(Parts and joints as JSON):
:::
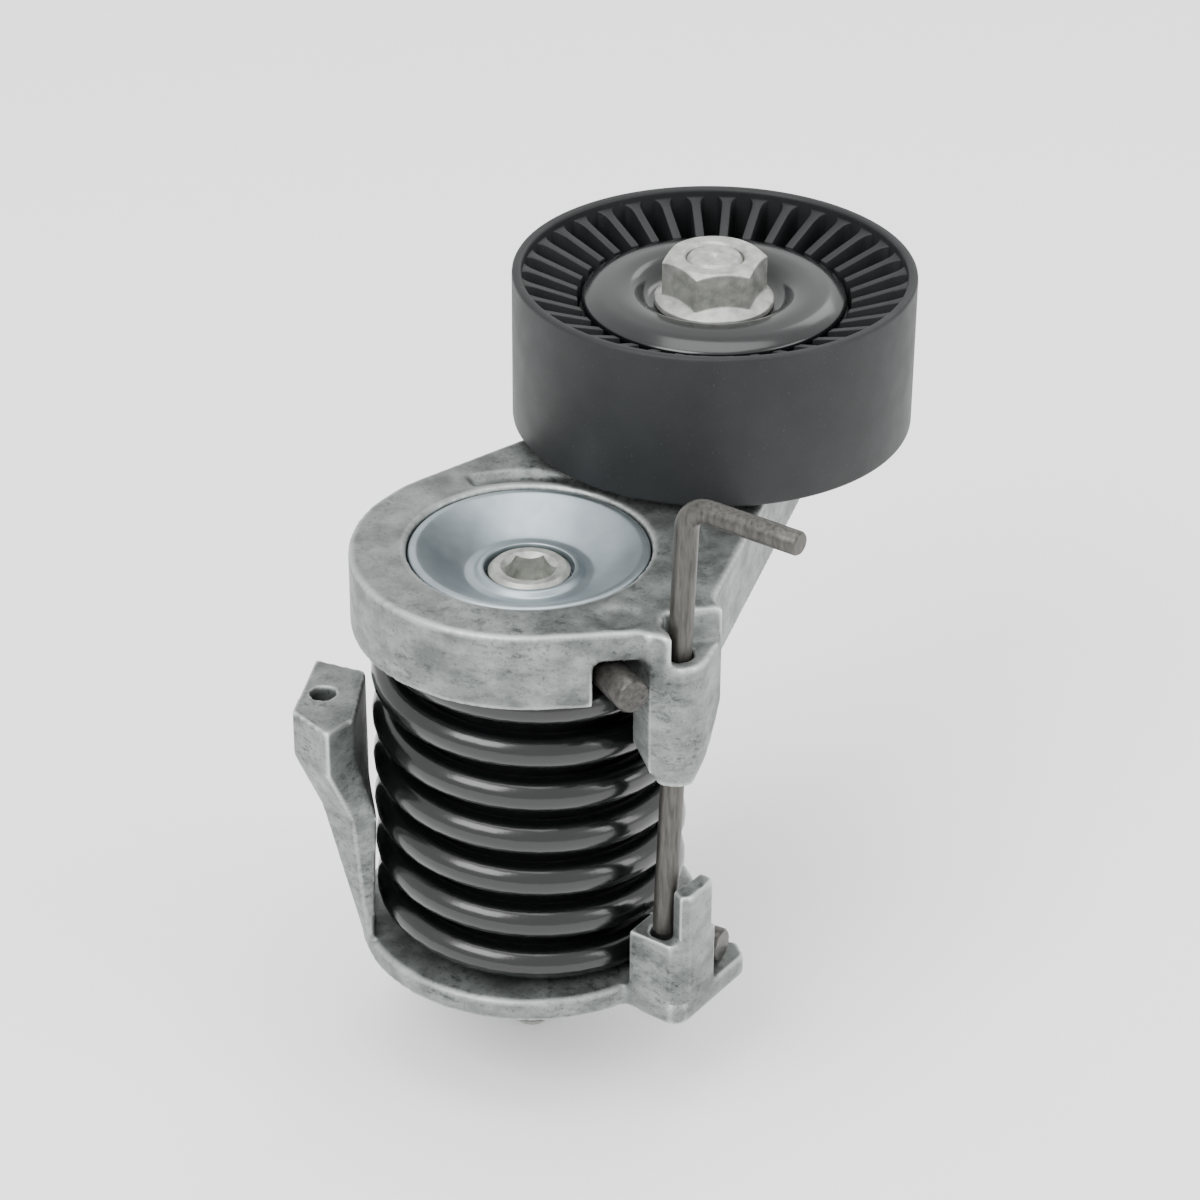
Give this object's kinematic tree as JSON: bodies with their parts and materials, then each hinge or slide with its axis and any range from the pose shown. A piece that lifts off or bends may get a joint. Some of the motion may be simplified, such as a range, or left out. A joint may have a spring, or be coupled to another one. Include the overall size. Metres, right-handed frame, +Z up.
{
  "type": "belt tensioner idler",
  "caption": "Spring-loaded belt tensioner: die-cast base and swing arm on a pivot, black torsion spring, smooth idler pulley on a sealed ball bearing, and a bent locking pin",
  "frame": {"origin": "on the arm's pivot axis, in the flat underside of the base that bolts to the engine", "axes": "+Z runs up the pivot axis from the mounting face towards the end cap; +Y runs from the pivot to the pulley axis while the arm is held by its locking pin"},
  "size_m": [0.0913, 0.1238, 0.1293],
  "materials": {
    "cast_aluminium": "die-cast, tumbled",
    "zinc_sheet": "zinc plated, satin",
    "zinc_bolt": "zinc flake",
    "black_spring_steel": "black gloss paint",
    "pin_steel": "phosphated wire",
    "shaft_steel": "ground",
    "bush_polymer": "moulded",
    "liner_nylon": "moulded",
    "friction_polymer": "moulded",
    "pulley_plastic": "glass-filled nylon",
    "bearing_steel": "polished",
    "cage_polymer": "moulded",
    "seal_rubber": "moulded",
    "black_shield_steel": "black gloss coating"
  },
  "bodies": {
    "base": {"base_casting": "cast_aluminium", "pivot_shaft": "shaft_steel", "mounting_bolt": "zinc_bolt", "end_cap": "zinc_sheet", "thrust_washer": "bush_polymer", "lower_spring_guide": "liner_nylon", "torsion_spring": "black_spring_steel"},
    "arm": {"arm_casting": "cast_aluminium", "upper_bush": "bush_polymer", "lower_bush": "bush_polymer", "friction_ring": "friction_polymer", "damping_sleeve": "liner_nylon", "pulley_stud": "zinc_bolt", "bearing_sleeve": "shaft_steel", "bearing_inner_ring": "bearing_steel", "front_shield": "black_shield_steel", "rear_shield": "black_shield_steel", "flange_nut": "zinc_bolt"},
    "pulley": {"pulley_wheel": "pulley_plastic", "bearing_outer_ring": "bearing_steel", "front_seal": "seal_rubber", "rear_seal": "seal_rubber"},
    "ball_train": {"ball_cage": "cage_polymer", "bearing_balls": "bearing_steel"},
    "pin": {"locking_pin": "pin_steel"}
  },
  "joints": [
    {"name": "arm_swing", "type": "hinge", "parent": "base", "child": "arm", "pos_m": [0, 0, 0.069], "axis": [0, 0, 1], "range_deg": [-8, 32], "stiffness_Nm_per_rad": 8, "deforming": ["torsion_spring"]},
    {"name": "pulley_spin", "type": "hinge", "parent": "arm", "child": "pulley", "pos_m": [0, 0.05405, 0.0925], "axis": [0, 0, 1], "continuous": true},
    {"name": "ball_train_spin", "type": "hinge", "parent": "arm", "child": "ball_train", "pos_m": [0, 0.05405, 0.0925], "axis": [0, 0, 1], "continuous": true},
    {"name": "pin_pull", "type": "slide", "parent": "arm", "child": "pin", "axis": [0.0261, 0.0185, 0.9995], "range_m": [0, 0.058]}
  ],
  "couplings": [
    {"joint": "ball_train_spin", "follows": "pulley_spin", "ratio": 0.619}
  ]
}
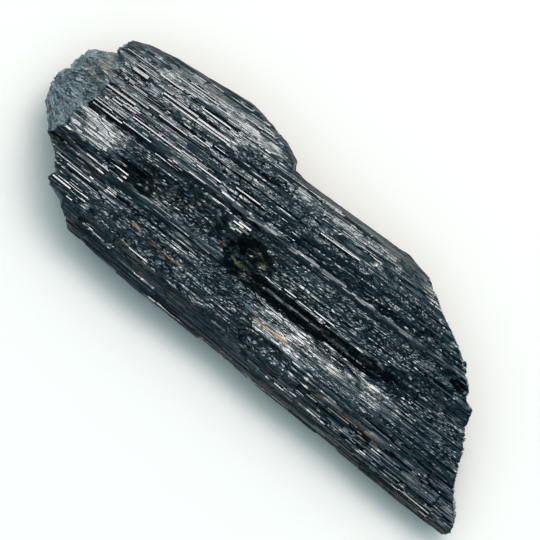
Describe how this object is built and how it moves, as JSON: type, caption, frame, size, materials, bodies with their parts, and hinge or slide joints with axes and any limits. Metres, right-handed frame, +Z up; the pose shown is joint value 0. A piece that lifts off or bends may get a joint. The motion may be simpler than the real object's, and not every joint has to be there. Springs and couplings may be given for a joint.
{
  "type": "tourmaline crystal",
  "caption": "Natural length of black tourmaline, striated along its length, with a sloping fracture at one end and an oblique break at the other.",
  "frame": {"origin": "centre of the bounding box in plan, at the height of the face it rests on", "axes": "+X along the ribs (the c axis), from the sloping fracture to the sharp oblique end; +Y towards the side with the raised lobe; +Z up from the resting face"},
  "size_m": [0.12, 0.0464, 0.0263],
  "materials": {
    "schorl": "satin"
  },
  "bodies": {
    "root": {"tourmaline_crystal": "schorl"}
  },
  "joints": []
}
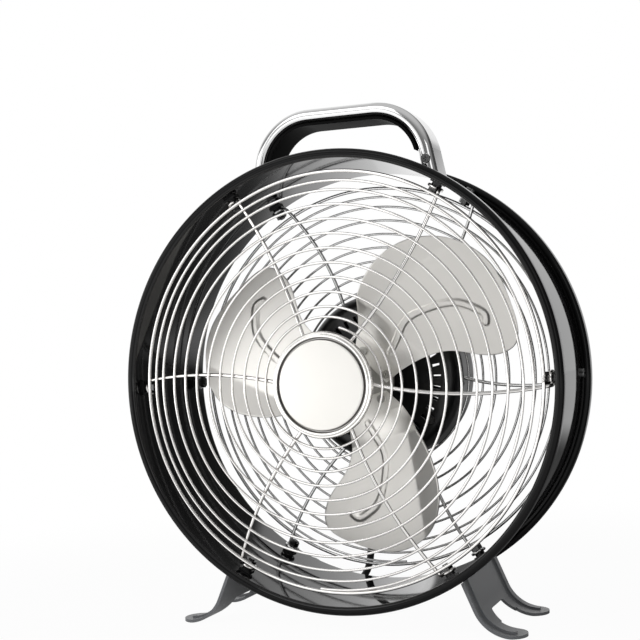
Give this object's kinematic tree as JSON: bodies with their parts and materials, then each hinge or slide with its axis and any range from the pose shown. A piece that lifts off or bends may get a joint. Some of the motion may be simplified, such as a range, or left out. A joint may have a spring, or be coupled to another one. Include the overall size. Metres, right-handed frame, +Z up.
:::
(Task requirements):
Return each line of the data exactly as written above.

(Task response):
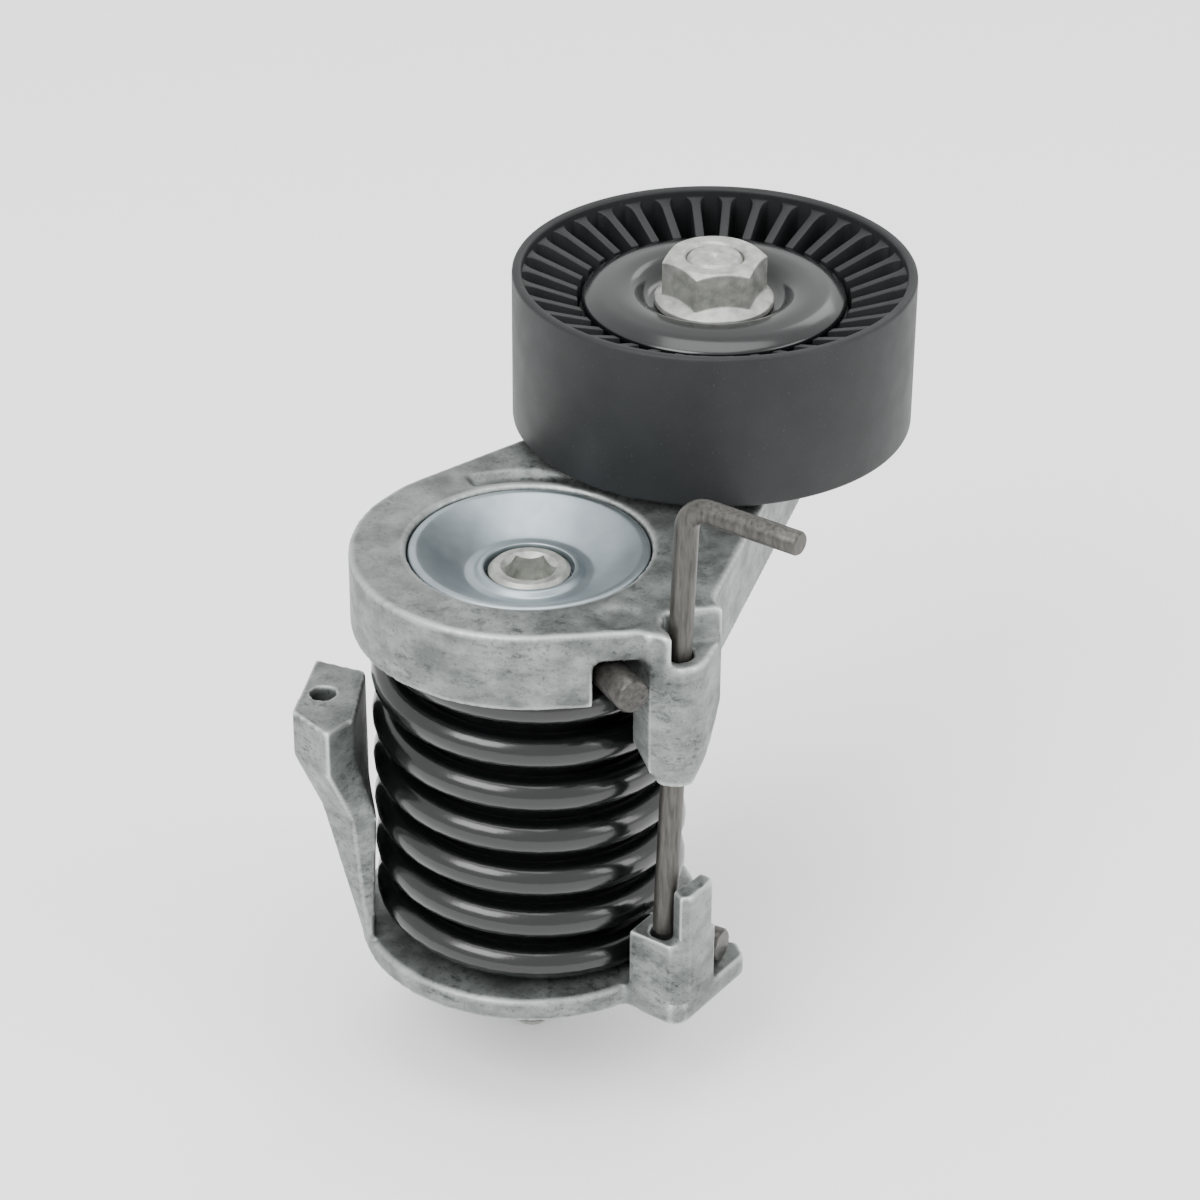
Give this object's kinematic tree as JSON: bodies with their parts and materials, then each hinge or slide with its axis and any range from the pose shown. A piece that lifts off or bends may get a joint. Some of the motion may be simplified, such as a range, or left out. A joint may have a spring, or be coupled to another one. Include the overall size. Metres, right-handed frame, +Z up.
{
  "type": "belt tensioner idler",
  "caption": "Spring-loaded belt tensioner: die-cast base and swing arm on a pivot, black torsion spring, smooth idler pulley on a sealed ball bearing, and a bent locking pin",
  "frame": {"origin": "on the arm's pivot axis, in the flat underside of the base that bolts to the engine", "axes": "+Z runs up the pivot axis from the mounting face towards the end cap; +Y runs from the pivot to the pulley axis while the arm is held by its locking pin"},
  "size_m": [0.0913, 0.1238, 0.1293],
  "materials": {
    "cast_aluminium": "die-cast, tumbled",
    "zinc_sheet": "zinc plated, satin",
    "zinc_bolt": "zinc flake",
    "black_spring_steel": "black gloss paint",
    "pin_steel": "phosphated wire",
    "shaft_steel": "ground",
    "bush_polymer": "moulded",
    "liner_nylon": "moulded",
    "friction_polymer": "moulded",
    "pulley_plastic": "glass-filled nylon",
    "bearing_steel": "polished",
    "cage_polymer": "moulded",
    "seal_rubber": "moulded",
    "black_shield_steel": "black gloss coating"
  },
  "bodies": {
    "base": {"base_casting": "cast_aluminium", "pivot_shaft": "shaft_steel", "mounting_bolt": "zinc_bolt", "end_cap": "zinc_sheet", "thrust_washer": "bush_polymer", "lower_spring_guide": "liner_nylon", "torsion_spring": "black_spring_steel"},
    "arm": {"arm_casting": "cast_aluminium", "upper_bush": "bush_polymer", "lower_bush": "bush_polymer", "friction_ring": "friction_polymer", "damping_sleeve": "liner_nylon", "pulley_stud": "zinc_bolt", "bearing_sleeve": "shaft_steel", "bearing_inner_ring": "bearing_steel", "front_shield": "black_shield_steel", "rear_shield": "black_shield_steel", "flange_nut": "zinc_bolt"},
    "pulley": {"pulley_wheel": "pulley_plastic", "bearing_outer_ring": "bearing_steel", "front_seal": "seal_rubber", "rear_seal": "seal_rubber"},
    "ball_train": {"ball_cage": "cage_polymer", "bearing_balls": "bearing_steel"},
    "pin": {"locking_pin": "pin_steel"}
  },
  "joints": [
    {"name": "arm_swing", "type": "hinge", "parent": "base", "child": "arm", "pos_m": [0, 0, 0.069], "axis": [0, 0, 1], "range_deg": [-8, 32], "stiffness_Nm_per_rad": 8, "deforming": ["torsion_spring"]},
    {"name": "pulley_spin", "type": "hinge", "parent": "arm", "child": "pulley", "pos_m": [0, 0.05405, 0.0925], "axis": [0, 0, 1], "continuous": true},
    {"name": "ball_train_spin", "type": "hinge", "parent": "arm", "child": "ball_train", "pos_m": [0, 0.05405, 0.0925], "axis": [0, 0, 1], "continuous": true},
    {"name": "pin_pull", "type": "slide", "parent": "arm", "child": "pin", "axis": [0.0261, 0.0185, 0.9995], "range_m": [0, 0.058]}
  ],
  "couplings": [
    {"joint": "ball_train_spin", "follows": "pulley_spin", "ratio": 0.619}
  ]
}
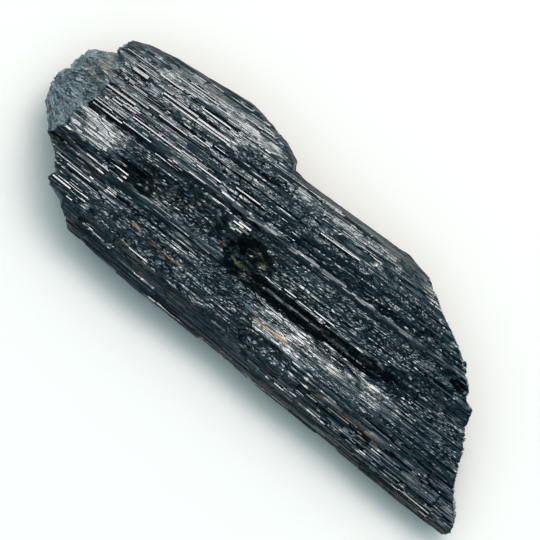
Describe how this object is built and how it moves, as JSON: type, caption, frame, size, materials, bodies with their parts, and hinge or slide joints with axes and any limits. Metres, right-handed frame, +Z up; the pose shown is joint value 0. A piece that lifts off or bends may get a joint. The motion may be simpler than the real object's, and not every joint has to be there. Springs and couplings may be given for a joint.
{
  "type": "tourmaline crystal",
  "caption": "Natural length of black tourmaline, striated along its length, with a sloping fracture at one end and an oblique break at the other.",
  "frame": {"origin": "centre of the bounding box in plan, at the height of the face it rests on", "axes": "+X along the ribs (the c axis), from the sloping fracture to the sharp oblique end; +Y towards the side with the raised lobe; +Z up from the resting face"},
  "size_m": [0.12, 0.0464, 0.0263],
  "materials": {
    "schorl": "satin"
  },
  "bodies": {
    "root": {"tourmaline_crystal": "schorl"}
  },
  "joints": []
}
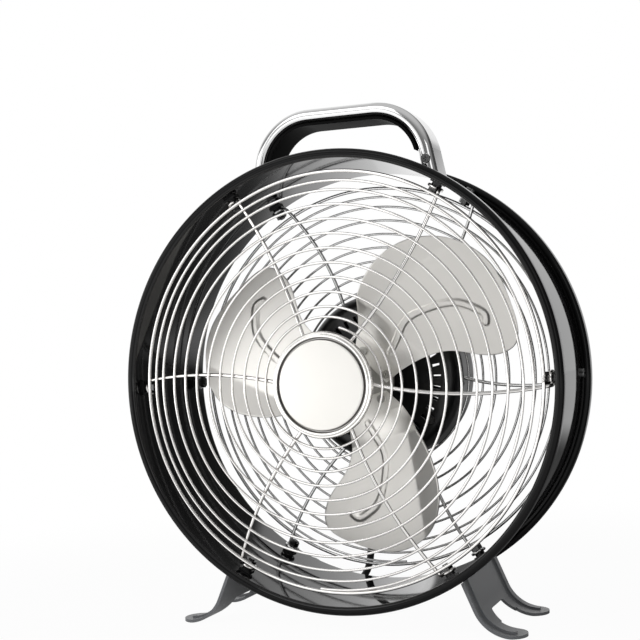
Give this object's kinematic tree as JSON: bodies with their parts and materials, then each hinge or slide with its axis and any range from the pose shown. A piece that lifts off or bends may get a joint. Some of the motion may be simplified, such as a range, or left out. A joint may have a spring, or be coupled to another one. Include the overall size. Metres, right-handed frame, +Z up.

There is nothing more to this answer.